__REQUIRED WORK__.
Look through the data below. Pick out the lines holding the string "record".

__RAW DATA__.
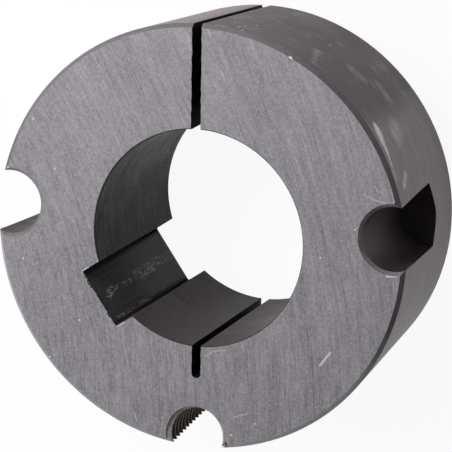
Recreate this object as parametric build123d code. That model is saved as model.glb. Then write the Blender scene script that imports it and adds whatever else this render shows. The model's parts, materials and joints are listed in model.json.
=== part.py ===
from build123d import *
import math
import os

# Taper bush: one ring of grey cast iron that clamps a hub to a keyed shaft. It is turned
# to a taper outside, bored straight and broached for a key. Half holes for its screws are
# drilled into the large end along the taper, one of them tapped, and a slit through the
# wall lets it close on the shaft.
# Millimetres. Z is the bore's axis: the small end lies on Z = 0 and the large end is up.
# Angles are in degrees about Z, counterclockwise from +X as seen from above.

# Turned body: the diameter is the taper's at the large end's face, before the chamfer
length = 50.8
large_end_diameter = 107.95
taper_included_angle = 8.0
large_end_chamfer = 1.0
small_end_chamfer = 1.0
bore_diameter = 55.0
bore_edge_break = 0.25

# Keyway along the whole bore
keyway_angle = 90.0
keyway_width = 16.0
keyway_depth = 4.3
keyway_corner_radius = 0.4

# Half holes on one circle: the tapped one takes the jacking screw, the plain pair the
# setting screws that draw the bush into its hub
pitch_circle_diameter = 101.6
keyway_to_jack_hole_angle = 55.25
jack_to_setting_hole_angle = 95.1

# Plain setting half holes
setting_hole_diameter = 16.2
setting_hole_depth = 29.6
setting_hole_countersink = 0.85
drill_point_angle = 135.0

# Tapped jacking half hole: 5/8 inch Whitworth coarse
inch = 25.4
thread_diameter = 5 / 8 * inch
threads_per_inch = 11
thread_flank_angle = 55.0
thread_depth = 30.0
thread_start_angle = -64.0
tap_lead_turns = 2.0
tap_drill_diameter = 13.5
tap_drill_depth = 34.0
jack_hole_countersink = 1.0

# Slit through the wall opposite the jacking hole, sawn a little to one side of its radius
slit_width = 2.3
slit_side_offset = 0.78

# Saw cut behind the jacking hole that weakens the wall and ends in a round bottom
relief_cut_width = 2.2
relief_cut_reach = 35.8

# How far the cutting tools run past the metal
overrun = 2.0

large_end_radius = large_end_diameter / 2
bore_radius = bore_diameter / 2
pitch_radius = pitch_circle_diameter / 2
jack_hole_angle = keyway_angle + keyway_to_jack_hole_angle
slit_angle = jack_hole_angle + 180.0
setting_hole_angles = [
    jack_hole_angle - jack_to_setting_hole_angle,
    jack_hole_angle + jack_to_setting_hole_angle,
]
taper = math.tan(math.radians(taper_included_angle / 2))


def taper_radius(height):
    """Radius of the outside taper at a height above the small end."""
    return large_end_radius - (length - height) * taper


def turned_body():
    """The plain ring: tapered outside, bored straight, with its edges chamfered."""
    foot = taper_radius(small_end_chamfer)
    rim = taper_radius(length - large_end_chamfer)
    section = Polyline(
        (bore_radius + bore_edge_break, 0),
        (foot - small_end_chamfer, 0),
        (foot, small_end_chamfer),
        (rim, length - large_end_chamfer),
        (rim - large_end_chamfer, length),
        (bore_radius + bore_edge_break, length),
        (bore_radius, length - bore_edge_break),
        (bore_radius, bore_edge_break),
        close=True,
    )
    return revolve(Plane.XZ * make_face(section), Axis.Z)


def through_cut(outline, angle):
    """An outline drawn with its radius along +X, turned to its angle and cut end to end."""
    cutter = extrude(outline, length + 2 * overrun)
    return Rot(0, 0, angle) * Pos(0, 0, -overrun) * cutter


def keyway():
    """The broached keyway, with small radii in the corners of its floor."""
    floor_radius = bore_radius + keyway_depth
    outline = Pos(floor_radius / 2, 0) * Rectangle(floor_radius, keyway_width)
    floor_corners = outline.vertices().group_by(Axis.X)[-1]
    outline = fillet(floor_corners, keyway_corner_radius)
    return through_cut(outline, keyway_angle)


def slit():
    """The slit from the bore out through the taper."""
    reach = large_end_radius + overrun
    outline = Pos(reach / 2, slit_side_offset) * Rectangle(reach, slit_width)
    return through_cut(outline, slit_angle)


def relief_cut():
    """The saw cut from the bore towards the jacking hole, round at its bottom."""
    end_radius = relief_cut_width / 2
    centre = relief_cut_reach - end_radius
    outline = Pos(centre / 2, 0) * Rectangle(centre, relief_cut_width)
    outline += Pos(centre, 0) * Circle(end_radius)
    return through_cut(outline, jack_hole_angle)


def drilled_hole(diameter, depth, countersink):
    """What a drill and a 45 degree countersink take out, down from its mouth at Z = 0."""
    radius = diameter / 2
    point_length = radius / math.tan(math.radians(drill_point_angle / 2))
    section = Polyline(
        (0, overrun),
        (radius + countersink + overrun, overrun),
        (radius, -countersink),
        (radius, -depth),
        (0, -depth - point_length),
        close=True,
    )
    return revolve(Plane.XZ * make_face(section), Axis.Z)


def thread_grooves():
    """The helical grooves that the tap cuts outside its drilled hole, mouth at Z = 0."""
    pitch = inch / threads_per_inch
    root_flat = pitch / 6
    major_radius = thread_diameter / 2
    drill_radius = tap_drill_diameter / 2
    inner_radius = drill_radius - root_flat
    flank_slope = math.tan(math.radians(thread_flank_angle / 2))
    inner_width = root_flat + 2 * (major_radius - inner_radius) * flank_slope

    top = overrun
    bottom = -thread_depth - pitch
    path = Helix(pitch, top - bottom, inner_radius, center=(0, 0, bottom))
    tooth = Plane.XZ * make_face(
        Polyline(
            (inner_radius, bottom - inner_width / 2),
            (major_radius, bottom - root_flat / 2),
            (major_radius, bottom + root_flat / 2),
            (inner_radius, bottom + inner_width / 2),
            close=True,
        )
    )
    ridge = sweep(tooth, path=path, is_frenet=True)

    lead = tap_lead_turns * pitch
    tap = Polyline(
        (0, top),
        (major_radius + root_flat, top),
        (major_radius + root_flat, -thread_depth + lead),
        (major_radius, -thread_depth + lead),
        (drill_radius, -thread_depth),
        (0, -thread_depth),
        close=True,
    )
    tapped = revolve(Plane.XZ * make_face(tap), Axis.Z)
    return Rot(0, 0, thread_start_angle) * (ridge & tapped)


def at_large_end(cutter, angle):
    """Stand a hole's cutter on the pitch circle at the large end's face."""
    return Rot(0, 0, angle) * Pos(pitch_radius, 0, length) * cutter


def bush():
    """The finished bush."""
    setting_hole = drilled_hole(setting_hole_diameter, setting_hole_depth, setting_hole_countersink)
    jack_hole = drilled_hole(tap_drill_diameter, tap_drill_depth, jack_hole_countersink)
    body = turned_body() - keyway() - slit() - relief_cut()
    for angle in setting_hole_angles:
        body -= at_large_end(setting_hole, angle)
    body -= at_large_end(jack_hole, jack_hole_angle)
    body -= at_large_end(thread_grooves(), jack_hole_angle)
    return body


os.makedirs("parts", exist_ok=True)
export_step(bush(), "parts/bush.step")
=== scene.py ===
import json
import math

import bmesh
import bpy
from mathutils import Matrix, Vector, noise


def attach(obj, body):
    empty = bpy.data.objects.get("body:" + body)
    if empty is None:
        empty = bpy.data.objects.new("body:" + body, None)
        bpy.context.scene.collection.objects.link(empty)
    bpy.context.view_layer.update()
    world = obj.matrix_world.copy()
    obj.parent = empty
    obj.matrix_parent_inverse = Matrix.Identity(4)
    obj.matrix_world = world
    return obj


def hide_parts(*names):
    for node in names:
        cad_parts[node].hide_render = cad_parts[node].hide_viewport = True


# Looks of the taper bush: its one body again, with the small edge radii, wavy saw cuts, torn
# keyway edge and chipped horns of the real one, and a finish for each way it was machined.
# Lengths are millimetres and angles are degrees about the bore's axis, counterclockwise from
# +X as seen from the large end. The mesh is scaled to metres when it is done.

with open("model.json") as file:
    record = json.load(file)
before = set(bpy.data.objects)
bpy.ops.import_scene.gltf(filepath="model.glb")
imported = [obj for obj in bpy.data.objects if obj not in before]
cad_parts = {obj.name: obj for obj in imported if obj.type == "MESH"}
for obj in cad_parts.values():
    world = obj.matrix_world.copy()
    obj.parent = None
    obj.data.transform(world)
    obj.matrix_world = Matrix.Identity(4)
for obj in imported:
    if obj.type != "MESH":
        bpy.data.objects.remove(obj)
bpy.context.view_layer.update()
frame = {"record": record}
MM = 0.001

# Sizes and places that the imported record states
mounts = {mount["name"]: mount for mount in frame["record"]["mounts"]}


def mount_place(name):
    """A mount's place in millimetres."""
    return Vector(mounts[name]["pos_m"]) / MM


length = mounts["bore"]["dims"]["length_mm"]
bore_radius = mounts["bore"]["dims"]["r_mm"]
keyway_floor = mount_place("keyway_floor").y
setting_holes = [mount_place("setting_hole_a"), mount_place("setting_hole_b")]
jack_hole = mount_place("jack_hole")
jack_angle = math.degrees(math.atan2(jack_hole.y, jack_hole.x))

# The other sizes of the same solid
large_end_radius = 53.975
taper_half_angle = 4.0
end_chamfer = 1.0
bore_edge_break = 0.25
keyway_width = 16.0
keyway_corner_radius = 0.4
setting_hole_radius = 8.1
setting_hole_depth = 29.6
setting_hole_countersink = 0.85
drill_point_angle = 135.0
thread_radius = 25.4 * 5 / 16
thread_pitch = 25.4 / 11
thread_flank_angle = 55.0
thread_root_radius = 0.3
thread_depth = 30.0
thread_start_angle = -64.0
tap_lead_turns = 2.0
tap_drill_radius = 6.75
tap_drill_depth = 34.0
jack_hole_countersink = 1.0
slit_width = 2.3
slit_side_offset = 0.78
relief_cut_width = 2.2
relief_cut_reach = 35.8
overrun = 3.0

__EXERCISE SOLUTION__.
    record = json.load(file)
frame = {"record": record}
# Sizes and places that the imported record states
mounts = {mount["name"]: mount for mount in frame["record"]["mounts"]}